Buyers should also be careful not to assume that the marking station alone will solve broader traceability problems. If upstream data is unreliable, part presentation is inconsistent, or the inspection method is weak, a new laser machine may improve the mark but not the whole workflow.
How To Think About ROI in an Industrial Marking Project
The return on investment in industrial marking usually comes from process control rather than from the mark in isolation. The most meaningful gains often include:
- Fewer Relabeling Or Remarking Cycles
- Lower Risk of Part Mix-Ups During Inspection And Assembly
- Faster Identification of Tools, Fixtures, And Product Variants
- More Reliable Scanning And Traceability Capture
- Less Operator Time Spent Matching Parts to Paper Records
That is why a marking project should be evaluated as part of a production system. If the mark improves traceability, reduces manual correction, and supports more reliable downstream handling, the value is usually broader than the marking step alone.

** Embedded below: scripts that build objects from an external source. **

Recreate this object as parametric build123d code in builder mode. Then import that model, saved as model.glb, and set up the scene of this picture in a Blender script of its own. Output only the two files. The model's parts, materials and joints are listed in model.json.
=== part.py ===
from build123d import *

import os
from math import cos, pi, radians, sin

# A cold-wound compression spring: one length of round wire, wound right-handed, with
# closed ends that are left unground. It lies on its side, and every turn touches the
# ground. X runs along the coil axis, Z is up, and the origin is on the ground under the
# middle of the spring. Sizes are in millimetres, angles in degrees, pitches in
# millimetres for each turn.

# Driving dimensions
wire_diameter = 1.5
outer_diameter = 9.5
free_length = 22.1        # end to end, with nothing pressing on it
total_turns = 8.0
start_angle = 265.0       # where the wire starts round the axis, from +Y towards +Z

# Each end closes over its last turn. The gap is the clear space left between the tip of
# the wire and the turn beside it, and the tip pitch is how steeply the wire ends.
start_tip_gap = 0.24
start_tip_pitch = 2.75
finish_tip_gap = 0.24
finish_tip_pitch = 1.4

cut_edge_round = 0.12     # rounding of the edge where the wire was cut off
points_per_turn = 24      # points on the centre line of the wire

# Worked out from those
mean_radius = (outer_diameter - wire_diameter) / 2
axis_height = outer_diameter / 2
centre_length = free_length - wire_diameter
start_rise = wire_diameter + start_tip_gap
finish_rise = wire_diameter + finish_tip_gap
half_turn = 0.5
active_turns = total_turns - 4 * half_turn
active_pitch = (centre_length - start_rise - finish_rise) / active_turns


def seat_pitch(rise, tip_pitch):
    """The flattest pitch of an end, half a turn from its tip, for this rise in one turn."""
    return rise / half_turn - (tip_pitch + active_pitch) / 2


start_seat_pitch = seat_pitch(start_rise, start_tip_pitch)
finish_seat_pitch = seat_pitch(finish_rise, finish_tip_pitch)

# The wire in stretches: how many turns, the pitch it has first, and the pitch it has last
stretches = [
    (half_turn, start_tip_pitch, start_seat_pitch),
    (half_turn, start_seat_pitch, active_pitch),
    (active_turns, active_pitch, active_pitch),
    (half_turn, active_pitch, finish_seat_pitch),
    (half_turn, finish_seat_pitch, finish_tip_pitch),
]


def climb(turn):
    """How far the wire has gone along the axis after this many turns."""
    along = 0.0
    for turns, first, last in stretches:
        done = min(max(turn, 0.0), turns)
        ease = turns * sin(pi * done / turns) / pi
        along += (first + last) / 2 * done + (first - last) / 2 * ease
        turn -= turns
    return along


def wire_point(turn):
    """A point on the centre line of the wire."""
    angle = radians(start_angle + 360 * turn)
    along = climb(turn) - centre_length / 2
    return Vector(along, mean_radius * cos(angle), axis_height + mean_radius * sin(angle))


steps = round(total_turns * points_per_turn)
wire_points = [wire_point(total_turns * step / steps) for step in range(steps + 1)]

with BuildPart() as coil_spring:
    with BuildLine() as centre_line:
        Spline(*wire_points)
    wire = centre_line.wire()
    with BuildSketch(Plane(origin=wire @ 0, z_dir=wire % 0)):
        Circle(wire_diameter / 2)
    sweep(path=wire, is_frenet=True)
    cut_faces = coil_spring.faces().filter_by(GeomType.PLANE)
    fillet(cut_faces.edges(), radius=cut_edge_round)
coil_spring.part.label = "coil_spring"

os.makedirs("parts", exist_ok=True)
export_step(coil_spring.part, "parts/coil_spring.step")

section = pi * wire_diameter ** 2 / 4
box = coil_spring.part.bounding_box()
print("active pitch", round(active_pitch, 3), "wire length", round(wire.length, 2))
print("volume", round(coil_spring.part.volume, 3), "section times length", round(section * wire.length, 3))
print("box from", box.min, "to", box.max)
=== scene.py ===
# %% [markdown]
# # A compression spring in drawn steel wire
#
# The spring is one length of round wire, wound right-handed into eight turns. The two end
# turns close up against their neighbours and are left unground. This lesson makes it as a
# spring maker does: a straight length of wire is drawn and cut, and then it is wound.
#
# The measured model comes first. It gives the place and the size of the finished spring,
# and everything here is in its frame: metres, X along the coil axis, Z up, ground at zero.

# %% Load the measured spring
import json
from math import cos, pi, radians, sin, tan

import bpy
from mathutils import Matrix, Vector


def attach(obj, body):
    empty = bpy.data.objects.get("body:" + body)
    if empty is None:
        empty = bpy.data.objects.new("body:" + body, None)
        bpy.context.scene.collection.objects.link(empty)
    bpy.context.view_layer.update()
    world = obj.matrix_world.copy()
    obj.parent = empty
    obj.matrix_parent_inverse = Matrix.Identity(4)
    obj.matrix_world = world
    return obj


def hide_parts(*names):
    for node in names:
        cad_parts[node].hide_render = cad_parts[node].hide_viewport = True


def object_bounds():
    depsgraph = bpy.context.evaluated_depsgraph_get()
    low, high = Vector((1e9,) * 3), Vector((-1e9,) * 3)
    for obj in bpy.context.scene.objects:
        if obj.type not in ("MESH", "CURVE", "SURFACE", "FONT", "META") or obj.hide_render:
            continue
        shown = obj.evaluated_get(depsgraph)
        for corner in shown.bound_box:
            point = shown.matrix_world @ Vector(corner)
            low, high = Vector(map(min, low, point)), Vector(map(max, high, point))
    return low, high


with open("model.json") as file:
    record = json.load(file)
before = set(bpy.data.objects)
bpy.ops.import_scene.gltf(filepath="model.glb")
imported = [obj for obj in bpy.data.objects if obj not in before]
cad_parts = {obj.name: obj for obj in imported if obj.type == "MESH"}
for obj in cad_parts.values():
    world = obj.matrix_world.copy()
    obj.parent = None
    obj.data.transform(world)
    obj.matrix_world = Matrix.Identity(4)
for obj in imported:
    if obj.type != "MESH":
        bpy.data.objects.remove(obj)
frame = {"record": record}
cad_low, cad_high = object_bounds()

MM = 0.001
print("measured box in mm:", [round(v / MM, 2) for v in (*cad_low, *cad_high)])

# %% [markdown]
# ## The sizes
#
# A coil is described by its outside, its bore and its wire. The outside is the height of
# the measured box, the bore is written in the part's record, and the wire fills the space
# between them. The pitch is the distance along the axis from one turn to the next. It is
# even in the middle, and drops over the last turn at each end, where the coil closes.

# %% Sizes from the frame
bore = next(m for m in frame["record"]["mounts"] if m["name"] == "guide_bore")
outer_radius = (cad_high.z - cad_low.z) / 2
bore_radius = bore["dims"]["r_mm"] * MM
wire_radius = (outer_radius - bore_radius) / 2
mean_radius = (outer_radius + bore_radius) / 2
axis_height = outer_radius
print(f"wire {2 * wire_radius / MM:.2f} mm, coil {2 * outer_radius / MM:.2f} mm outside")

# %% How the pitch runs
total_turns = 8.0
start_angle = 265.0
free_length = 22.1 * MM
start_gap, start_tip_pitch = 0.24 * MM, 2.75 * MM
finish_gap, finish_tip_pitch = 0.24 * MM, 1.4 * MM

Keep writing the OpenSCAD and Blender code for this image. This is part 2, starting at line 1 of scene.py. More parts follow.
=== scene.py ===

For manufacturers comparing marking investments alongside wider equipment planning, the Pandaxis product catalog offers a broader view of industrial machinery categories and production-focused equipment selection.
Practical Summary
A fiber laser engraving machine can be a strong fit for industrial marking applications when the factory needs permanent identification, clear code readability, and repeatable marking on metal components. The best buying decisions come from matching the machine to the real job: the material mix, the mark purpose, the data requirements, the part presentation method, and the verification process that follows.
In other words, buyers should not start with the machine claim. They should start with the production requirement. Once the marking goal is clear, it becomes much easier to judge whether a fiber laser system will improve traceability, reduce manual correction, and fit the wider workflow without creating a new bottleneck elsewhere.